Regarding your third question, the following insight might help a bit:
The formula for the F-statistic is actually a generalization of the formula for F when model1 is the mean model. When model1 is the null model, RSS1 which is the residual error of the mean model is what’s known as the total sum of squares (TSS). RSS2 is the Residual Sum of Squares of your unrestricted model with ‘p’ variables— model2. k1=1 and k2=p+1. The F-statistic in this special case becomes:
F(p, n-p-1) = [(TSS-RSS)/RSS]*[(n-p-1)/p]

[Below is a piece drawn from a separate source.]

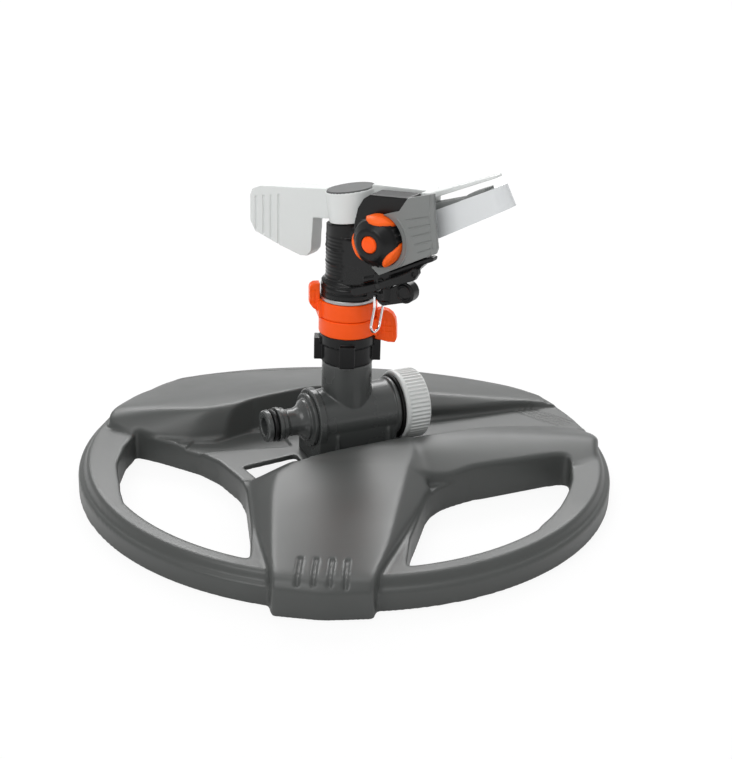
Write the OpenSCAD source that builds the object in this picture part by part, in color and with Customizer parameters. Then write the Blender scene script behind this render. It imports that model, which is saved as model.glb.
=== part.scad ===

In OLSR models, it can be shown that:
TSS = ESS + RSS
Where ESS is the explained sum of squares i.e. Σ(y_pred_i — y_mean)² over all i. Hence we have:
F(p, n-p-1) = [ESS/RSS]*[(n-p-1)/p]
Now both ESS and RSS are de-meaned i.e. centered at zero distributions. Why? Because ESS is Σ(y_pred_i — y_mean)² which is obviously centered at 0. And RSS — the residual error of the fitted OLSR model is always centered at zero by a property of the OLS estimation algorithm. So both the numerator and denominator are centered at 0 normal distributions and that is all that is needed for their sums to be a (variance scaled) Chi-squared distributed. You may want to try this fact out as a little experiment. You can set the variance of the random variables different from 1. As long they are N(0, σ²), the squared distributions are Chi-square distributed with a scaling factor of 1/σ² !
I hope that answers your questions.
‘best